Kolkata, Aug 26: “The Tata project has to go on in the interest of West Bengal,” Prakash Karat, CPI (M) general secretary, said on Monday. “The (West Bengal) government will sort out the problem,” Karat told reporters, rubbishing a question on whether the Centre’s intervention was required to end the agitation against the Tata Motors’ Nano plant in Singur.

Angry villagers in Singur have been protesting against the Rs1,500-crore Tata Motors’ Nano plant that will roll out the world’s cheapest car, demanding that the WB government return 400 acres of land acquired from unwilling farmers.

Briefly referring to the Singur issue in his 40-minute keynote address, Karat said 70% of the over 11,000 landowners, from who 997 acres of land was acquired in Singur, had accepted the compensation offered by the WB government. “The compensation is fair under all standards,” he insisted, adding that owners of only 300 acres had not accepted the compensation. The other 100 acres are disputed, he maintained.

“The issue has now taken the form of a political struggle on whether the project should go on,” Karat said. He added that the struggle by those dispossessed of their land in most cases if for better compensation.

“Industrialisation in the long run is inevitable and in the interests of the peasantry. Industrialisation provides for future needs in a labour-surplus country like ours,” Karat stated.

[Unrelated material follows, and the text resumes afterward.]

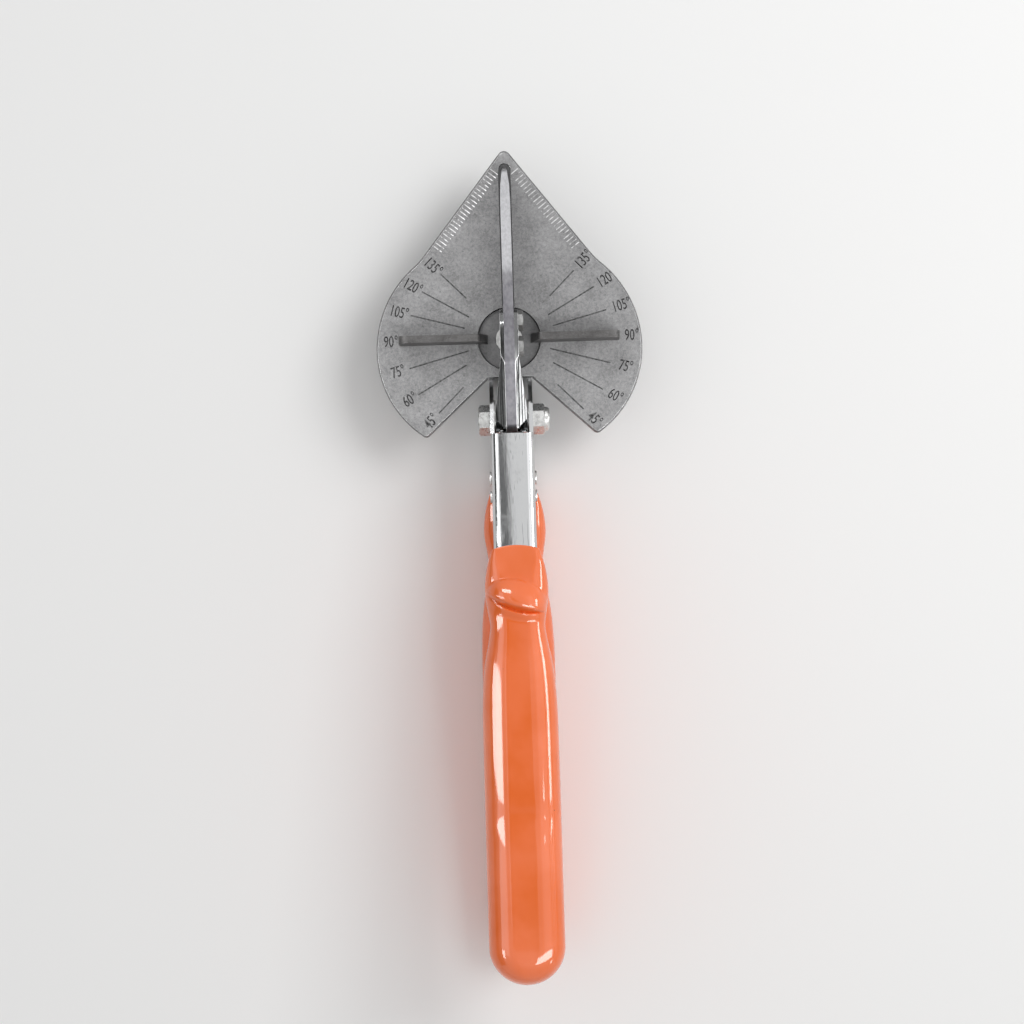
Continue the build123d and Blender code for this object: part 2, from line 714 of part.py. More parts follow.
def spring_path():
    """Middle line of the return spring: half turns as pairs of arcs, close-wound at both ends."""
    lean = (spring_radius + spring_wire / 2) * tan(radians(upper_slope))
    top = upper_web(spring_y) - sheet - seat_gap - lean - spring_wire / 2
    bottom = lower_web(spring_y) + sheet + seat_gap + spring_wire / 2
    dead_pitch = spring_wire + spring_self_gap
    open_turns = spring_turns - 2 * spring_dead_turns
    open_pitch = (top - bottom - 2 * spring_dead_turns * dead_pitch) / open_turns
    points, tangents = [], []
    height = bottom
    for half_turn in range(2 * spring_turns + 1):
        turns = half_turn / 2
        last_open = spring_turns - spring_dead_turns
        before = open_pitch if spring_dead_turns < turns <= last_open else dead_pitch
        after = open_pitch if spring_dead_turns <= turns < last_open else dead_pitch
        height += before / 2 if half_turn else 0
        angle = pi * half_turn
        points.append(Vector(spring_radius * cos(angle), spring_y + spring_radius * sin(angle), height))
        rise = (before + after) / 2 / (2 * pi)
        tangents.append(
            Vector(-spring_radius * sin(angle), spring_radius * cos(angle), rise).normalized()
        )
    arcs = []
    for index in range(len(points) - 1):
        arcs += biarc(points[index], tangents[index], points[index + 1], tangents[index + 1])
    return arcs


def biarc(start, start_tangent, end, end_tangent):
    """Two arcs that meet smoothly, from one point and tangent to another."""
    chord = end - start
    both = start_tangent + end_tangent
    openness = 2 - 2 * start_tangent.dot(end_tangent)
    reach = (sqrt(chord.dot(both) ** 2 + openness * chord.dot(chord)) - chord.dot(both)) / openness
    joint = (start + end + (start_tangent - end_tangent) * reach) * 0.5
    first = TangentArc(start, joint, tangent=start_tangent)
    return [first, TangentArc(joint, end, tangent=first % 1)]


def make_return_spring():
    """One unbroken wire, swept along its turns."""
    arcs = spring_path()
    path = Wire(arcs)
    section = Plane(origin=path @ 0, z_dir=path % 0) * Circle(spring_wire / 2)
    print("spring: least gap to itself", round(least_self_gap(arcs), 3), "mm")
    return sweep(section, path=path)


def least_self_gap(arcs):
    """Least gap between turns of the wire, measured on points along it."""
    samples = [arc @ (step / samples_per_arc) for arc in arcs for step in range(samples_per_arc)]
    turn = len(samples) // spring_turns
    gaps = [
        (samples[later] - samples[index]).length - spring_wire
        for index in range(len(samples))
        for later in range(index + turn // 2, len(samples))
    ]
    return min(gaps)


pieces = {
    "upper_handle": make_upper_handle,
    "upper_grip": lambda: grip(upper_grip_front_y, upper_web, upper_slope, 1),
    "angle_plate": make_angle_plate,
    "jaw_bar": make_jaw_bar,
    "anvil_strip": make_anvil_strip,
    "anvil_screws": lambda: bar_screws(strip_screw_radius, strip_screw_ys, -strip_thickness / 2),
    "plate_screws": lambda: bar_screws(plate_screw_radius, plate_screw_ys, plate_screw_tip_z),
    "jaw_rivets": make_jaw_rivets,
    "fence_stud": make_fence_stud,
    "fence_nut": make_fence_nut,
    "fence_washer": make_fence_washer,
    "pivot_bolt": make_pivot_bolt,
    "pivot_nut": make_pivot_nut,
    "pivot_shims": make_pivot_shims,
    "latch_catch_pin": lambda: cross_pin(catch_pin_radius, catch_pin_y, catch_pin_z),
    "return_spring": make_return_spring,
    "lower_handle": make_lower_handle,
    "lower_grip": lambda: grip(lower_grip_front_y, lower_web, lower_slope, -1),
    "blade_holder": make_blade_holder,
    "blade": make_blade,
    "blade_screws": make_blade_screws,
    "blade_nuts": make_blade_nuts,
    "latch_pivot_pin": lambda: cross_pin(latch_pin_radius, latch_pin_y, latch_pin_z),
    "fence": make_fence,
    "latch_hook": make_latch_hook,
}

for name, make in pieces.items():
    shape = make()
    export_step(shape, f"parts/{name}.step")
    box = shape.bounding_box()
    print(name, len(shape.solids()), round(shape.volume, 1), box.min, box.max)
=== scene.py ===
"""Dressed scene of a multi-angle mitre shear, shut.

Laid out as a Blender add-on and run as a script. All lengths are in metres, in the frame of the
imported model: the origin is the angular centre of the plate, on its upper face, +Y runs along the
blade to the tip of the plate and +Z points up from the plate to the blade.
"""

import json
from math import cos, exp, pi, radians, sin, sqrt, tan

import bmesh
import bpy
from bpy.props import FloatProperty, FloatVectorProperty, IntProperty, PointerProperty
from bpy.types import Operator, Panel, PropertyGroup
from mathutils import Matrix, Vector


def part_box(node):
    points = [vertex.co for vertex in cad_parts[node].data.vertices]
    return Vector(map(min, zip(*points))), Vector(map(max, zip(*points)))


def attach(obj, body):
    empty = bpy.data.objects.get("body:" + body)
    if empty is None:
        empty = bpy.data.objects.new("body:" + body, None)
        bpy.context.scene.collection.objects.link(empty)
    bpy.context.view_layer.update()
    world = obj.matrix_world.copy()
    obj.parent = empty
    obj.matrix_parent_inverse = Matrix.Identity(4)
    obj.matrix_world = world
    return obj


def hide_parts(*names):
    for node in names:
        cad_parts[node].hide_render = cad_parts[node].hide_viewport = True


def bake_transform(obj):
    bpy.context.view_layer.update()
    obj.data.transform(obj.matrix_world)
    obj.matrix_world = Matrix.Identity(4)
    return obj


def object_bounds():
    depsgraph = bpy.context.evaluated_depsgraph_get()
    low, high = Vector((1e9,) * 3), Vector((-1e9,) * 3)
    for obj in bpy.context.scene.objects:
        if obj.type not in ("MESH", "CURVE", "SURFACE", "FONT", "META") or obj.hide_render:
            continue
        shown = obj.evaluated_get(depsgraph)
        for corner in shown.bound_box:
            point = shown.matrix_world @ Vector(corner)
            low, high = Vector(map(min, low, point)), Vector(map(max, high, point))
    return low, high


bl_info = {
    "name": "Mitre shear",
    "version": (1, 0, 0),
    "blender": (4, 5, 0),
    "location": "3D View > Sidebar > Shear",
    "description": "Builds the looks of a multi-angle mitre shear on its packed model",
    "category": "Object",
}

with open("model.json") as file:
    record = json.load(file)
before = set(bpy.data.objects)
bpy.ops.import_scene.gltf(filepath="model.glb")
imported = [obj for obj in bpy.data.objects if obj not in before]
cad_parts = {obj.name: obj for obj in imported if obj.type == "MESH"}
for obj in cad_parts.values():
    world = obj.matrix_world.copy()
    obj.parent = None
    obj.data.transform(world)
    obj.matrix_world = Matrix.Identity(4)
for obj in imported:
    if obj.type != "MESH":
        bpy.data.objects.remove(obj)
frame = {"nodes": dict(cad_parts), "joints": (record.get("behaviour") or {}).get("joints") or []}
cad_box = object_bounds()

MM = 0.001
WELD = 2e-6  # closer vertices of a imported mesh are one

FIXED = "plate_lever"
BLADE_LEVER = "blade_lever"
FENCE_ARM = "fence_arm"
LATCH = "latch"

PIVOT = Vector(next(joint["pos_m"] for joint in frame["joints"] if joint["name"] == "jaw_hinge"))


def low(node):
    """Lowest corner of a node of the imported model."""
    return Vector(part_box(node)[0])


def high(node):
    """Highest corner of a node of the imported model."""
    return Vector(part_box(node)[1])


# ---------------------------------------------------------------- sizes and colours


def length_property(name, description, default):
    """Length that a user may change, in metres."""
    return FloatProperty(name=name, description=description, default=default, unit="LENGTH")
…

But the conversion of agricultural land to non-agricultural purpose like infrastructure projects has to be balanced with the need for food security which is essential for national sovereignty, he added.

Stressing the WB government’s commitment to agriculture, Karat said that over the last three years while the WB government had acquired a total of 10,207 acres of land for non-agricultural purposes it had also acquired and distributed 29,937 acres for agriculture.

Nature of present rural crisis and rural distress is a direct outcome of liberalisation and neo-liberal policies. “We have to ensure that even within capitalist framework poor peasants do not become victims of the brutal process of expropriation,” Karat said.

Speaking on the Special Economic Zone (SEZ) Act, Karat said, “The Act escaped the attention of most people including us. We mistook it for an export promotion vehicle and failed to see the real estate bonanza under the guise of tax sops.” But he was quick to add that certain SEZs help development, justifying those in Left-ruled states like Kerala.

Karat labelled the new Land Acquisition Bill and National Rehabilitation Bill as “unsatisfactory”. The process of working out the compensation is unfair; the definition of public purpose is too narrow; and the clause allowing private parties to acquire 70% of a project site with no responsibility of rehabilitation is unacceptable, he said.